In 1803, France’s Senate (purposefully designed by Napoleon a few years prior to be as useless as possible) would beg him to declare himself an even greater figure. ‘Great man,’ they beseeched, ‘finish your work by making it as immortal as your glory […] You have rescued us from past chaos, you have vouchsafed us our present benefits, give us a guarantee for the future.’ The Privy Council, Doyle notes, surely thought that their First Consul should be given a title far above that of a mere king. More fitting was that of a new Charlemagne. He would be — nay, deserved to be — nothing less than emperor. ‘I have done better than I hoped,’ the royalist Georges Cadoudal despaired. ‘I wanted to give France a king, and I have given her an Emperor.’

Napoleon loved war, contained and strategic as it was, but loathed lawlessness and revolution.
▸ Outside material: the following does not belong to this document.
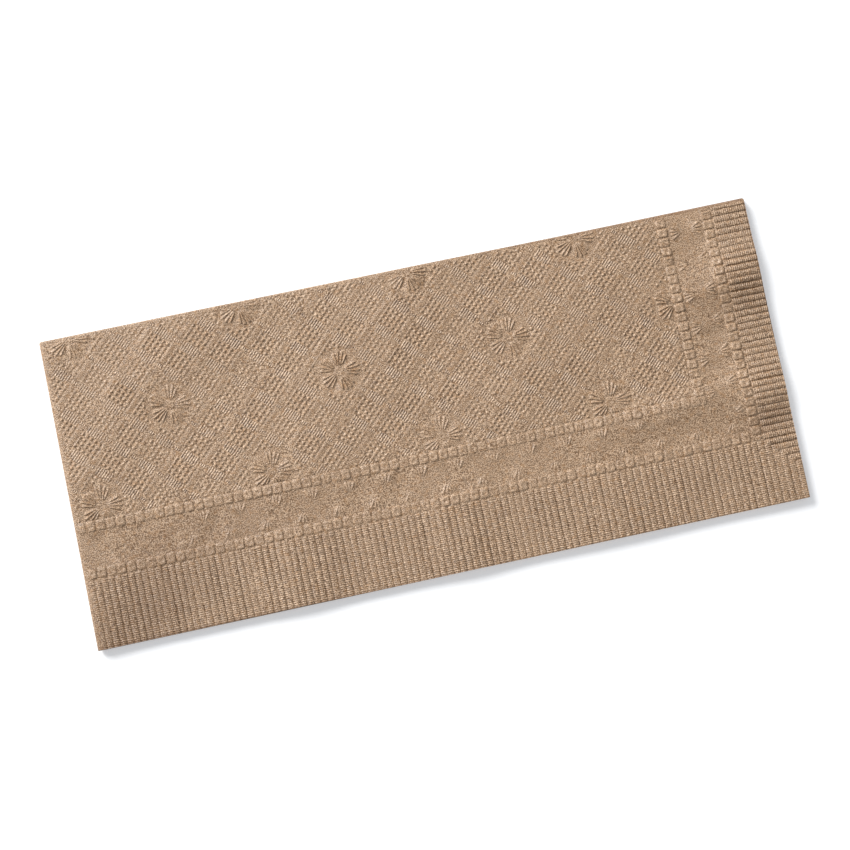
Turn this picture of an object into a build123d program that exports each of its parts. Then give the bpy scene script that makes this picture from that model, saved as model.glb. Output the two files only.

In placing himself as the only man who could overcome and transcend the Revolution, Napoleon synthesised the monarchy and revolution. ‘When I was young,’ he later told Austrian foreign minister Klemens Von Metternich, ‘I was revolutionary from ignorance and ambition. At the age of reason, I have followed its counsels and my own instinct, and I have crushed the Revolution.’

As William Doyle notes simply: ‘Napoleon’s vanity knew no limits.’ At that point in time, neither did his ability.